Thu, April 9, 7:45 to 9:15am PDT (7:45 to 9:15am PDT), Los Angeles Convention Center, Floor: Level Two, Room 515A

Abstract

Literacy has always been dependent, to some extent, upon virtual realities. Humans shape and interpret sensory information through culturally constructed narratives and use texts created by others to engage in simulations of others’ perspectives. In this poster, the authors examine literacy and meaning-making across a range of digital spaces (e.g., social media apps, webpages, virtual reality) that, to differing extents, provide virtual environments in which people construct understandings and meanings. To do so, the authors introduce a framework that accounts for the increasing spread of immersive virtual technologies. This framework separates within-the-frame digital spaces and literacies, or those that operate via computer screens, smartphones, or other devices entailing new forms of interactive reading and affective engagement, and beyond-the-frame digital spaces and literacies that are experiential in nature, operating via virtual reality headsets or other technologies that extend across a user’s full visual perception and requiring gestural interaction.
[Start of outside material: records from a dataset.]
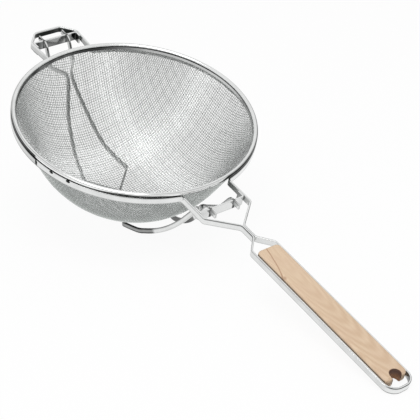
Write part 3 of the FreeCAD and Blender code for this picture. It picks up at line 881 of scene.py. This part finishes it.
def weld_dome(degrees, long, tall, drop):
    """A flat black dome on the band's outside, without its very top.

    It is spot + share * (long * cos a * along + tall * sin a * up) + height * sqrt(1 - share^2)
    * out, where the share runs from 1 at the foot to 0.
    """
    turn = np.linspace(0, 2 * math.pi, WELD_STEPS, endpoint=False)[:, None]
    share = np.cos(np.linspace(0, math.pi / 2, WELD_RINGS + 1))[:-1, None, None]
    rise = np.sqrt(1 - share**2)
    c, s = math.cos(math.radians(degrees)), math.sin(math.radians(degrees))
    out, along, up = np.array([c, s, 0.0]), np.array([-s, c, 0.0]), np.array([0.0, 0.0, 1.0])
    spot = (RIM_RADIUS - WELD_SINK) * out + (STRIP_TOP + drop) * up
    across = np.cos(turn) * long * along + np.sin(turn) * tall * up
    dome = (spot + share * across + rise * out * WELD_HEIGHT).reshape(-1, 3)
    normals = unit((share * across / MM + rise * out).reshape(-1, 3))
    top_cap = ((WELD_RINGS - 1) * WELD_STEPS + np.arange(WELD_STEPS))[None]
    base_cap = np.arange(WELD_STEPS)[None, ::-1]
    faces = [ring_faces(WELD_RINGS, WELD_STEPS), top_cap, base_cap]
    return dome, normals, np.ones(len(dome)), faces


def weld_spots():
    """Two weld spots at the band's upper edge and a seam over its joint, on each side."""
    mirrored = [(-degrees, *sizes) for degrees, *sizes in WELD_SHAPES]
    return join(*(weld_dome(*shape) for shape in (*WELD_SHAPES, *mirrored)))


# ---------------------------------------------------------------- wire cloth

NEWTON_STEPS = 5
CRIMP_SHARE = 0.9


def bowl_offset(points, depth):
    """Signed distance from the bowl surface at a depth, and its outward normal.

    Above the line where the wall starts the surface is a cone, and below it a sphere.
    """
    radius = np.hypot(points[..., 0], points[..., 1])
    level = points[..., 2] - BOWL_CENTRE
    on_wall = radius * RISE[0] + level * RISE[1] > 0
    length = np.hypot(radius, level)
    normal_out = np.where(on_wall, RISE[1], radius / length)
    normal_up = np.where(on_wall, -RISE[0], level / length)
    distance = radius * normal_out + level * normal_up - (BOWL_RADIUS - depth)
    outward = points[..., :2] / np.maximum(radius, 1e-9)[..., None]
    normal = np.concatenate([outward * normal_out[..., None], normal_up[..., None]], axis=-1)
    return distance, normal


def draped_net(depth, pitch, top):
    """Crossings of a square cloth of fixed pitch laid over the bowl, centred on its bottom.

    Two threads follow meridians at right angles. Each further crossing lies one pitch from its
    two neighbours, on the circle round their middle, turned by Newton steps until it meets the
    bowl. One quarter is worked out diagonal by diagonal and mirrored. Crossings above the top
    level are not a number.
    """
    radius = BOWL_RADIUS - depth
    bend = radius * (math.pi / 2 - LEAN)
    wall = (top - BOWL_CENTRE + radius * RISE[0]) / RISE[1]
    count = math.ceil((bend + wall) / pitch) + 3
    run = np.arange(count) * pitch
    angle = np.minimum(run, bend) / radius
    beyond = np.maximum(run - bend, 0)
    out = radius * np.sin(angle) + beyond * RISE[0]
    level = BOWL_CENTRE - radius * np.cos(angle) + beyond * RISE[1]
    net = np.full((count, count, 3), np.nan)
    net[:, 0] = np.stack([out, 0 * out, level], axis=-1)
    net[0, :] = np.stack([0 * out, out, level], axis=-1)
    for diagonal in range(2, 2 * count - 1):
        i = np.arange(max(1, diagonal - count + 1), min(diagonal, count))
        j = diagonal - i
        a, b, back = net[i - 1, j], net[i, j - 1], net[i - 1, j - 1]
        middle = (a + b) / 2
        reach = np.sqrt(pitch**2 - np.sum((b - a) ** 2, axis=-1, keepdims=True) / 4)
        forward = unit(middle - back)
        sideways = np.cross(unit(b - a), forward)
        turn = np.zeros((len(i), 1))
        for _ in range(NEWTON_STEPS):
            spot = middle + reach * (np.cos(turn) * forward + np.sin(turn) * sideways)
            slide = reach * (np.cos(turn) * sideways - np.sin(turn) * forward)
            distance, normal = bowl_offset(spot, depth)
            turn = turn - distance[:, None] / np.sum(normal * slide, axis=-1, keepdims=True)
        spot[spot[:, 2] > top + 2 * pitch] = np.nan
        net[i, j] = spot
    steps = np.arange(1 - count, count)
    signs = np.stack(np.broadcast_arrays(np.sign(steps)[:, None], np.sign(steps), 1), axis=-1)
    signs = np.where(signs == 0, 1, signs)
    whole = net[np.abs(steps)][:, np.abs(steps)] * signs
    whole[whole[..., 2] > top] = np.nan
    return whole


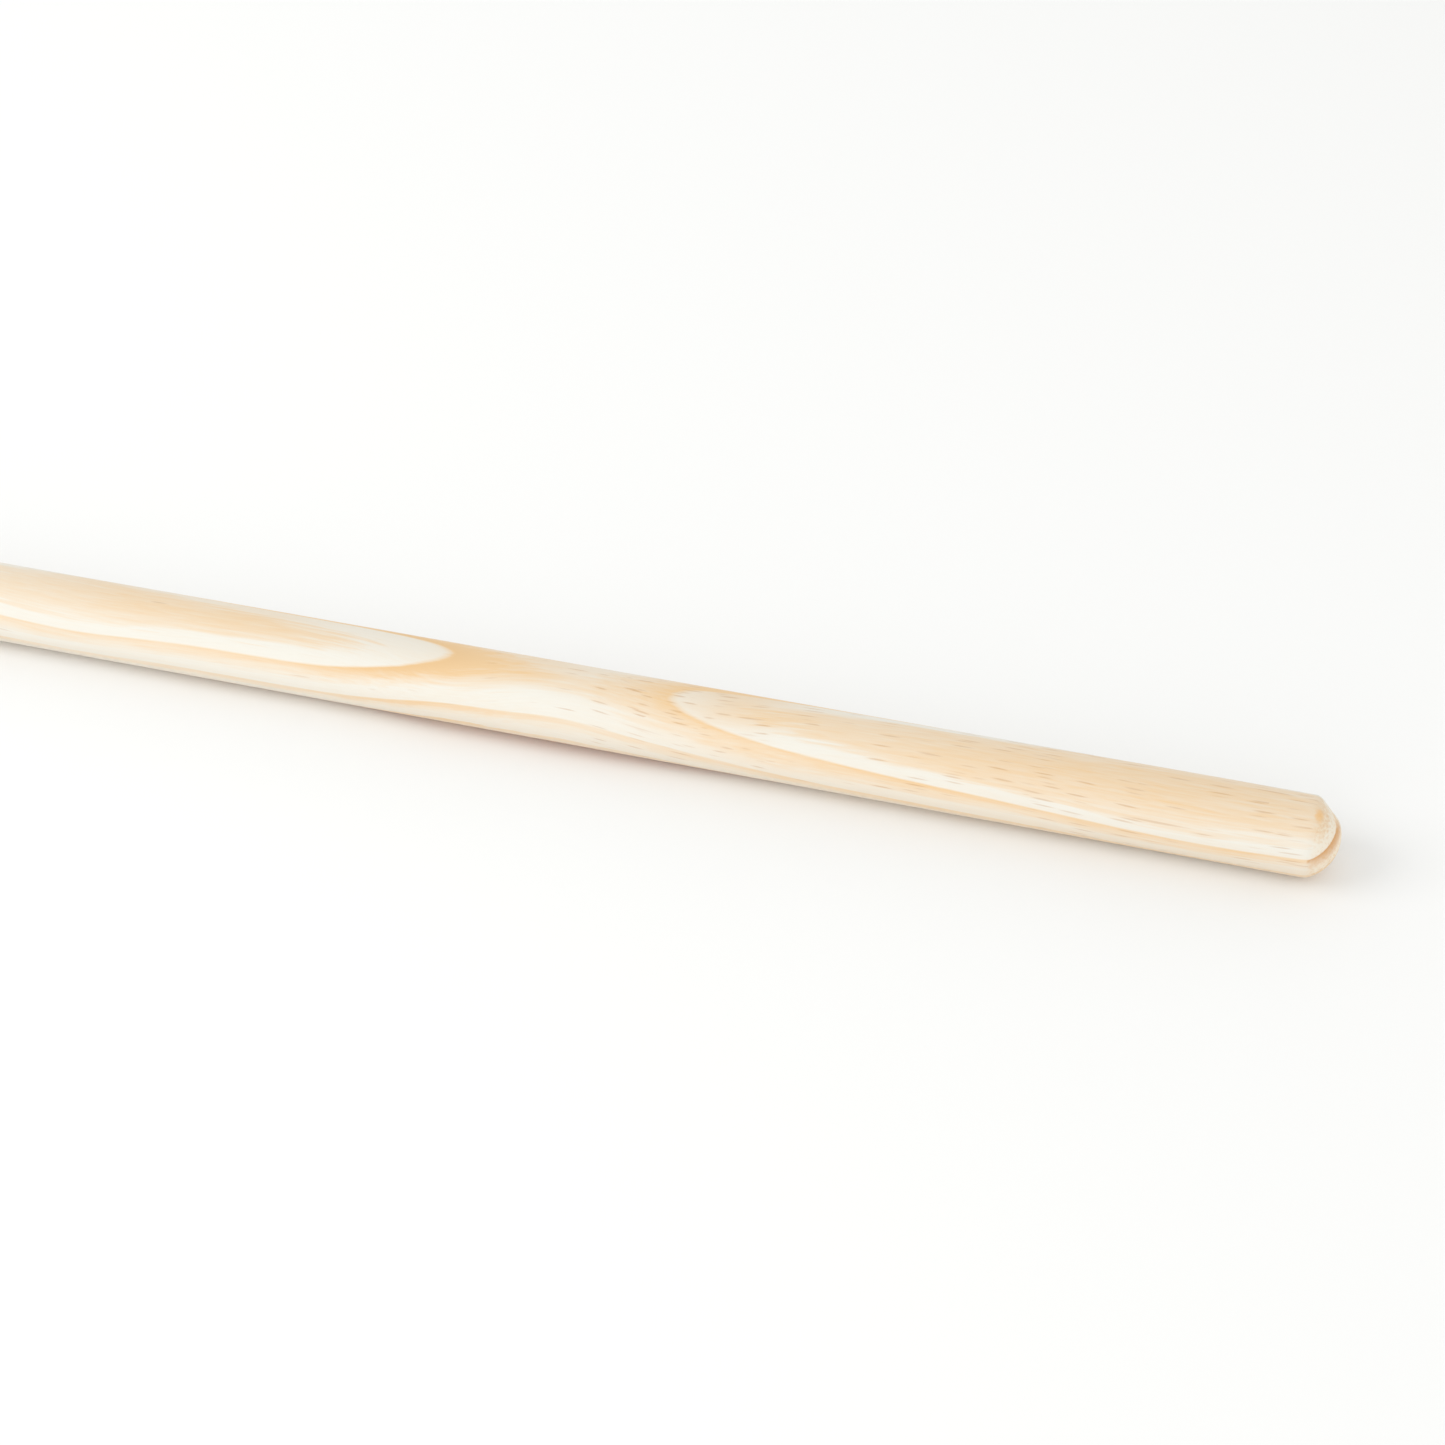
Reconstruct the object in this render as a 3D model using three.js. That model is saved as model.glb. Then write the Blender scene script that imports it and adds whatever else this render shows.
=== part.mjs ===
// Round pine handle: one turned length of softwood, as sold for a broom, mop or rake head.
// It lies on its side along X, +X towards the domed grip end, and rests on the plane z = 0.
// The origin is under the middle of its length. Units are millimetres.
import * as THREE from "three";

// Driving dimensions.
const LENGTH = 1200; // from the sawn socket end to the top of the dome
const DIAMETER = 28; // of the turned shank
const DOME_HEIGHT = 9.5; // how far the rounded grip end stands past the shank
const SOCKET_CHAMFER = 1.5; // the 45 degree arris on the sawn end

// How finely the round faces are divided.
const SIDES = 48; // a multiple of 4, so that a flat side faces down
const DOME_STEPS = 14;

const PINE = new THREE.MeshStandardMaterial({ color: 0xf0d8b4, roughness: 0.6, metalness: 0 });

const radius = DIAMETER / 2;
// The flats, and not the corners between them, lie at a piece's own radius.
const cornerScale = 1 / Math.cos(Math.PI / SIDES);

// A solid of revolution about X from [station along X, radius] points, its axis at the shank's height.
function turned(points) {
  const profile = points.map(([station, r]) => new THREE.Vector2(r * cornerScale, station));
  const geometry = new THREE.LatheGeometry(profile, SIDES);
  geometry.rotateY(Math.PI / SIDES); // turns a flat, and not a corner, to face down
  geometry.rotateZ(-Math.PI / 2); // the lathe's axis, Y, becomes X
  geometry.translate(0, 0, radius);
  return geometry;
}

// Points of the dome, an arc of the sphere that passes through the shank's rim and the dome's top.
function domeArc(rimStation) {
  const sphere = (radius ** 2 + DOME_HEIGHT ** 2) / (2 * DOME_HEIGHT);
  const centre = rimStation + DOME_HEIGHT - sphere;
  const rimAngle = Math.atan2(radius, rimStation - centre);
  const points = [];
  for (let step = 0; step <= DOME_STEPS; step++) {
    const angle = rimAngle * (1 - step / DOME_STEPS);
    points.push([centre + sphere * Math.cos(angle), sphere * Math.sin(angle)]);
  }
  return points;
}

function pineHandle() {
  const sawnEnd = -LENGTH / 2;
  const rim = LENGTH / 2 - DOME_HEIGHT;
  const profile = [
    [sawnEnd, 0],
    [sawnEnd, radius - SOCKET_CHAMFER],
    [sawnEnd + SOCKET_CHAMFER, radius],
    ...domeArc(rim),
  ];
  const handle = new THREE.Mesh(turned(profile), PINE);
  handle.name = "pine_handle";
  return handle;
}

const model = new THREE.Group();
model.add(pineHandle());

export default model;
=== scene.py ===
"""A round turned pine handle, for a broom, a mop or a rake, lying on a pale studio floor.

Everything is in metres. +X runs along the handle to its domed grip end and +Z is up.
"""

import math

import bpy
import numpy as np
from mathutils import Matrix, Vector


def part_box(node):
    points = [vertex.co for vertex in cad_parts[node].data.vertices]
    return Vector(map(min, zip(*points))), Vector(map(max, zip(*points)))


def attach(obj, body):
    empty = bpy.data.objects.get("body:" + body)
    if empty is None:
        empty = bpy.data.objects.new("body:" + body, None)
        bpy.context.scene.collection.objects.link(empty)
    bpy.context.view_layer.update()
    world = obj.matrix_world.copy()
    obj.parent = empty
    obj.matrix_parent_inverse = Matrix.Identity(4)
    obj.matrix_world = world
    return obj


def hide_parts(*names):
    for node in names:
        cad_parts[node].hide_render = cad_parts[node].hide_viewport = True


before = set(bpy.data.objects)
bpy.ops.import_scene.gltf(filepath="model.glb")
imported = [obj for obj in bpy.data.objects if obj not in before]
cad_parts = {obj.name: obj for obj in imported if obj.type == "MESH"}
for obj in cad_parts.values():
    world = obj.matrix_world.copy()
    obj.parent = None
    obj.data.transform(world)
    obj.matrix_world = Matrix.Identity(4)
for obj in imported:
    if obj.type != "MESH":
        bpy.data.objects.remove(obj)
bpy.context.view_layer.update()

# ---------------------------------------------------------------------------------------------
# The turned handle.
# One length of pine, 28 mm round, turned and sanded and left bare. The grip end is rounded to a
# low dome. The socket end is sawn square and chamfered, so that it starts into the head's socket.
# ---------------------------------------------------------------------------------------------
low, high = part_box("pine_handle")
shank_radius = (high.z - low.z) / 2
axis_height = (high.z + low.z) / 2

DOME_HEIGHT = 0.0095
CHAMFER = 0.0015
ARRIS_BLEND = 0.0007  # the dome runs into the shank over this much
CHAMFER_BLEND = 0.0002  # and the chamfer into the shank over this much
TEAR_DEPTH = 0.0006  # beside the main ring, brittle late wood has torn out of the dome
TEAR_WIDTH = 0.0018
TEAR_EDGE = 0.0004
TEAR_START = 0.0012  # the tear deepens over this much from the rim
FLAT_DEPTH = 0.0010  # how far the soft upper side of the dome is sanded below its sphere
FLAT_FACES = math.radians(50)  # which way that side faces, from +Z towards +Y
FLAT_START = -0.08  # the flat starts here, in shares of the dome's height from the rim
FLAT_SLOPE = 0.60  # it is fully deep this much further on
FLAT_RUN_OUT = 0.30  # and it runs out over this much before the dome's top
RIDGE_TOP = 0.0047  # below this height over the axis, the harder wood under the ring stands proud
RIDGE_SLOPE = 0.0015

dome_sphere = (shank_radius**2 + DOME_HEIGHT**2) / (2 * DOME_HEIGHT)
dome_centre = high.x - dome_sphere
rim = high.x - DOME_HEIGHT

# A pine adds a layer each year round its pith: pale, soft early wood, then darker and harder late
# wood, which ends sharply where the next year begins. This blank was sawn beside the pith of a
# stem that bends a little, so the turned face cuts the layers in long ovals and lines.
PITH_DEPTH = 0.0371  # the pith runs this far below the handle's axis
PITH_OFFSET = 0.0120  # and this far to its +Y side
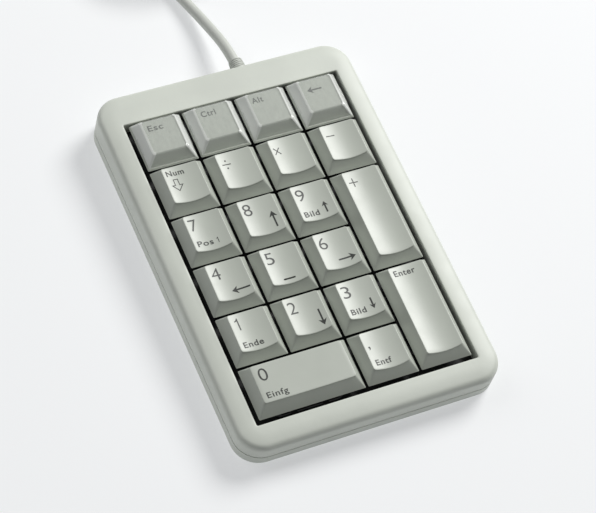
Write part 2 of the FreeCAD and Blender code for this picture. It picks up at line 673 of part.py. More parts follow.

Across two central sections, the authors outline arguments for how people engage in literacy practices and make meaning within and across a spectrum of various virtual digital spaces, with illustrative examples of spaces along this continuum. These sections emphasize the social, affective, interactive, and experiential nature of literacies across digital spaces. The authors argue that literacy researchers need to re-envision and expand traditional literacy frameworks to account for the unique characteristics of virtual and augmented environments, machine-generated texts, and implications of corporate control of these environments and platforms in terms of information control and access.